"Do not let your hearts be troubled. Trust in God; trust also in me." (John 14:1)

Jesus is saying this to his students as he is explaining that he will be leaving the physical world and returning to the spiritual realm:
"My children, I will be with you only a little longer. You will look for me, and just as I told the Jews, so I tell you now: Where I am going, you cannot come." (John 13:33)
This of course caused his students great concern, because their spiritual Teacher was leaving them. This is an expected response from serious students who have come to rely upon the instructions of their Teacher.

Yet Jesus is clarifying to them that they can continue following Jesus. He is giving them the instructions by which they can continue growing in their spiritual lives. He is giving them the instructions by which they can continue to develop their loving relationship with the Supreme Being.

Jesus tells them clearly to trust in the Supreme Being.

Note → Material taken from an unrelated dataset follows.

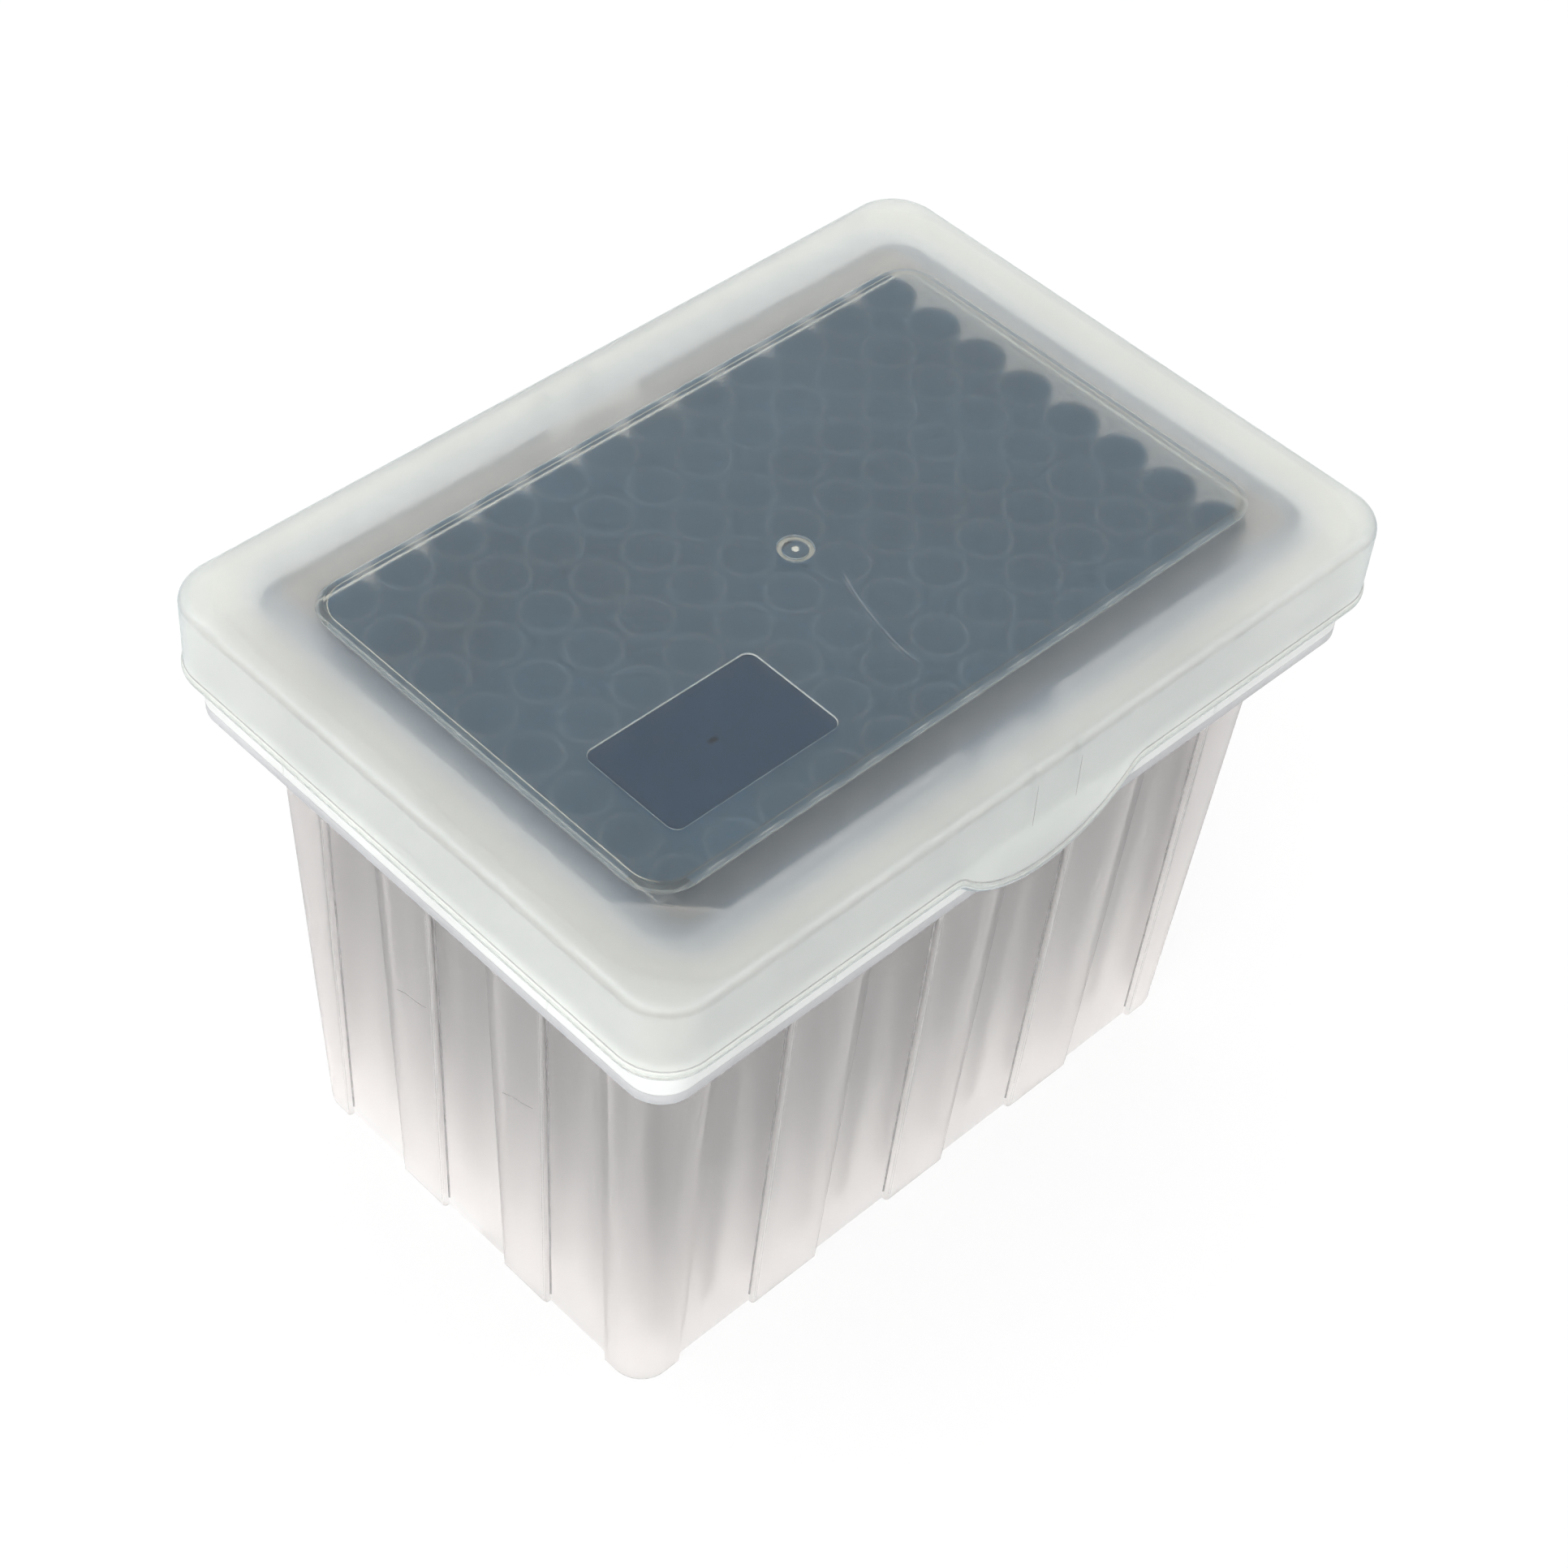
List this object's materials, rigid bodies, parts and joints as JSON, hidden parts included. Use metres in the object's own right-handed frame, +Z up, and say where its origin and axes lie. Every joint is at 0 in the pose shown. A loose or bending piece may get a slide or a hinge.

And he follows that by instructing them to trust in him as well.

The word "trust" is being translated from the Greek word πιστεύω (pisteuō), which means, according to the lexicon, "to think to be true, to be persuaded of, to credit, place confidence in," and of course "to trust in."

To trust in a peer typically means to believe in what they may say or do. It also means that we can rely on them to be truthful about something, or rely on them to do what they say they will do.

But to trust in the Supreme Being communicates this along with something greater: It means to be able to depend on and rely upon God to the point where we can give our lives to the Supreme Being, and have confidence that the Supreme Being will always look after us, take care of us, and will always have our best interests in mind. It means to take shelter of the Supreme Being.

This contrasts greatly to the trust that we can put upon a peer, who does not have the power nor the perfection of the Supreme Being. God's children were created with the freedom of love and the ability to make mistakes. And we indeed make plenty of mistakes. This is because we are not God. We are not perfect. We are subject to making mistakes. Therefore, we cannot be completely reliant upon another person. We can make mistakes. Even if we intend well, we can let someone down.

Also, we do not have the power and the authority of the Supreme Being. We are not in control. We might each have a small amount of control over our own choices, but we cannot control everything. Therefore, while we might trust another person to be honest, we cannot rely upon them in terms of always taking care of us.

This is an issue in many relationships of this world. Two people may get together and begin to feel love for one another. They begin to trust each other. Then they begin to say stuff like "I'll always be there for you," and "I will take care of you."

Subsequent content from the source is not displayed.